Shrimp and grits was my Sunday morning breakfast at the St. John’s Island Cafe’, a little place we found on our way to the Charleston Tea Plantation. Cam enjoyed the seafood omelet and portions were generous. The Cafe’ looked like a favorite among locals.
The Charleston Tea Plantation was the main reason for making the trip to the area. The drive down Maybank Highway is beautiful; huge oak trees dripping with Spanish moss canopy the road. Private plantation homes are on either side of the street, hidden at the end of long, winding driveways. Just when we thought we missed it, we’d spot signs giving us mileage updates.

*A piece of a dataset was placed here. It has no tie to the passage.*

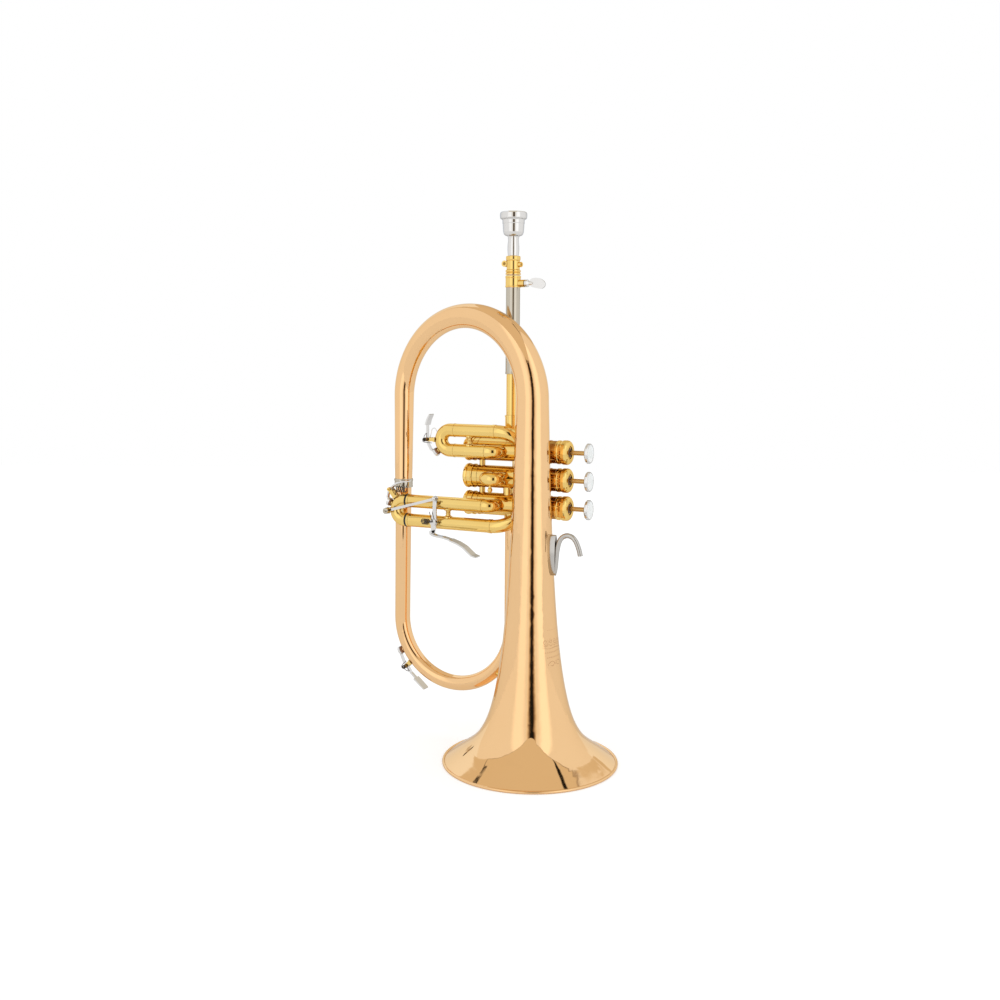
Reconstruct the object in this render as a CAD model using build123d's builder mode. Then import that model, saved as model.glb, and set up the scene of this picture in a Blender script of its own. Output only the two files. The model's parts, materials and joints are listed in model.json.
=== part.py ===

Tours of the Charleston Tea Plantation began in January 2006 after three years of restoring the grounds. The tour is a brief trip through the factory, explaining how the tea leaves are harvested and how tea is “born.” Interestingly, black, oolong and green teas are all derived from the same tea leaf. What makes it a specific type of tea is how long the leaves are oxygenated. Iced tea is served in the gift shop section, which of course, sells tea and tea-related souvenirs. Visitors cannot wander through the rows of tea bushes, but can get pretty close.
During my brief visit to Charleston, I didn’t walk along on a ghost tour, visit the Slave Mart Museum or Boone Hall Plantation. Despite missing the typical tourist spots, I’m glad for experiencing the city through a local’s eyes. Especially those of a friend. Besides, this leaves more to explore on a return visit.